Eaton sees the exodus as a very real thing. The people she knows who stayed in Vancouver and are doing well are those who are pushing for artist-run centres. But one of the biggest problems for artists, says Eaton, is that there are not enough bars for live music in the city. “You need to have dive bars. In Toronto, it’s amazing, there’s a real social element. In Vancouver they’re not just empty because people are in the alley, it’s empty because Vancouver is not a boozy town. If they’re not shooting up, they are in Whistler skiing. A lot happens in the bar. Things happen, ideas come up.”

Eaton used to run the door at the now-defunct Sugar Refinery, a licensed restaurant and live music venue that also showed art and had book launches. She believes the City of Vancouver was behind its closure. According to Eaton, the City took away their kitchen, started enforcing the room capacity (which started comfortably at 75 people and was chopped to 45) and heavily policed bylaws. “Once they started coming in and head counting we couldn’t pay a band touring from the States.” One of the biggest downfalls to Vancouver, says Eaton, is liquor licensing and weird rules. “You can try to [open a bar] in Vancouver but it’s all red tape, specifications, and Grandfather licenses. It’s a nightmare.”

Some live music venues had to go completely underground to get around licensing problems, and by being underground it has created a rather interesting music scene. One space, 1067, specializes in quality improv jazz and The Solder and Sons bookstore occasionally plays host to experimental music concerts. These events are completely DIY. “I miss the music scene in Vancouver, it’s a bit special in that respect,” says Eaton, looking wistful.

The west coast “Psychedooolia” drawing, collage, comics, and mail art movement made up a loose scene in Vancouver, and the physical epicentre of this scene was Lucky’s Comics, a shop with an art gallery in back, which was made possible through the retail space in front. Until recently Lief Hall was the curator, and she also sang for the band Mutators. She has definitely noticed artists leaving Vancouver to establish art careers elsewhere.

“The art and music community here definitely has a DIY attitude, which I like. People do things here because they love to do them, no other reason, and the outcome is incredible,” she says. Speaking about the underground punk no-wave scene in Vancouver, Hall says that Vancouver’s unfortunately now defunct venue the Emergency Room (ER), was pivotal because it was run by people who actually played in the venue and were part of the scene, including her band. “I still think the ER is the best venue I have played and a lot of out-of-town bands who played ER said the same thing,” she says.

Artist and Mutators drummer Justin Gradin, who started the now defunct Emergency Room, hoped that more venues like the ER would pop up after it started because of the response it got, but it didn’t happen.

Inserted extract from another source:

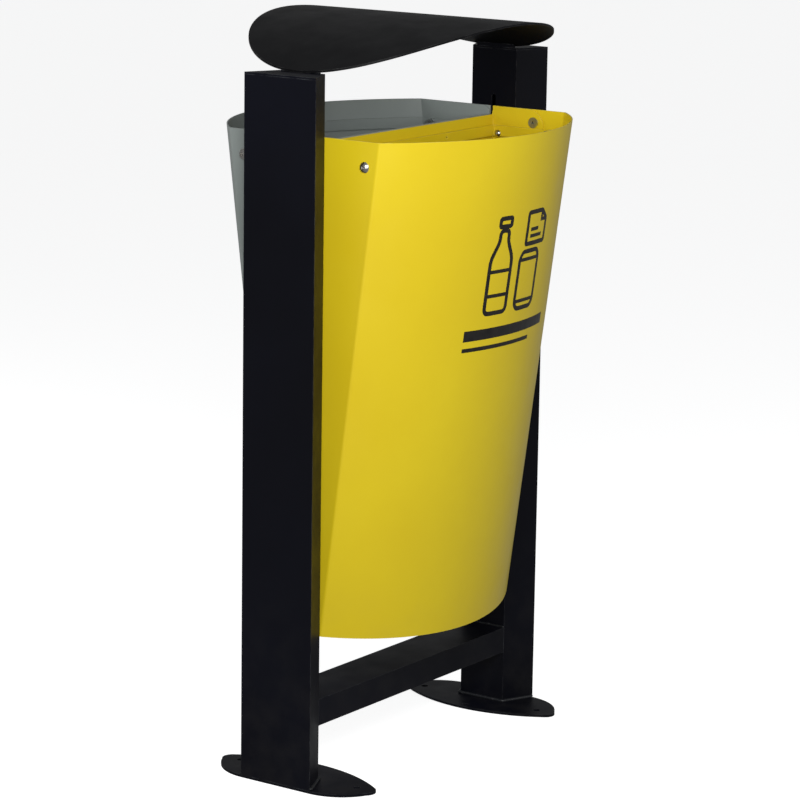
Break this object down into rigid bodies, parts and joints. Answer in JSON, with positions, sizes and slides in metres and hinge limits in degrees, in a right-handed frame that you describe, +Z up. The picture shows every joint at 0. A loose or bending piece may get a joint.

“At the shows I have done, everyone has been very responsive and supportive, because all these people where waiting for something like this for so long,” he says. “I am bummed at the way ER turned near the end, because it needed a bigger explosion, and the city wouldn’t allow it. I think there are so many good bands in Vancouver because it is miserable, and there is nothing else to do. As far as the industry… I have no idea, they seem to have no clue Vancouver exists.” Since the end of venues such as the ER and Sugar Refinery, other important venues such as The Cobalt and Richards on Richards have closed their doors.

Two days before I left Vancouver, I was in Victory Square Park for the live music “Block Party,” a free event hosted every year by The Only, a Vancouver online magazine (which itself didn’t take place in 2009 because many of the organizers had left Vancouver.) There I was randomly approached for an interview by Melissa James, a filmmaker working on a documentary called No Fun City about Vancouver’s threatened arts community and the lack of music venues. When I asked her what caused her to make this documentary she replied, “When I moved here I was very surprised by how conservative it actually is. I often say it’s like the movie Footloose but the bad guys won.” As James started going out to hear bands and getting more involved she realized that there is a great culture in Vancouver, but it’s under threat. “After a time, I guess people feel like they are powerless and that the best solution would be to relocate. Which is a shame.” In the time she has lived in Vancouver she feels the exodus is down to the small-town quality of the city, which causes artistic types to follow the regular pattern of leaving for bigger cities that have more to offer its artists. In her research for her documentary, which she started in an effort to increase people’s awareness of the problem and to stand up for the arts community in Vancouver, James has come to the conclusion that the lack of venues and artistic opportunity in Vancouver is an intentional situation created by the City in order to keep things under control. “I think the drugs and homelessness problem in Vancouver is so overwhelming that the City’s answer is to isolate that neighbourhood and keep the rest of the population in ‘safe’ areas where they can have a modicum of controlled fun. It definitely makes Vancouver feel like a sterile cultureless place from an outsider’s perspective.”

Despite all of Vancouver’s problems, Henderson still feels Vancouver is the best city in Canada. So he holds out hope that there will be a change. “So long as nobody’s messing with my recession, the city is going to improve by a great deal,” he says. “The Olympics has looted the budget of the city, and we’re in bad debt. Everything is about to get very cheap again, is my hope. Artists live in a perpetual recession. The only time we really do well is when things are cheap, and it’s finally a chance to get a leg up.”

For me, it is time to come to terms with Vancouver. I have to live in the now and not dwell on the past, to move on to what will hopefully be greener pastures. This piece reads like an obsession with something fatalistic, yet I wouldn’t write it if I didn’t care. I have a mild hope for Vancouver. If it blossoms, I could be back.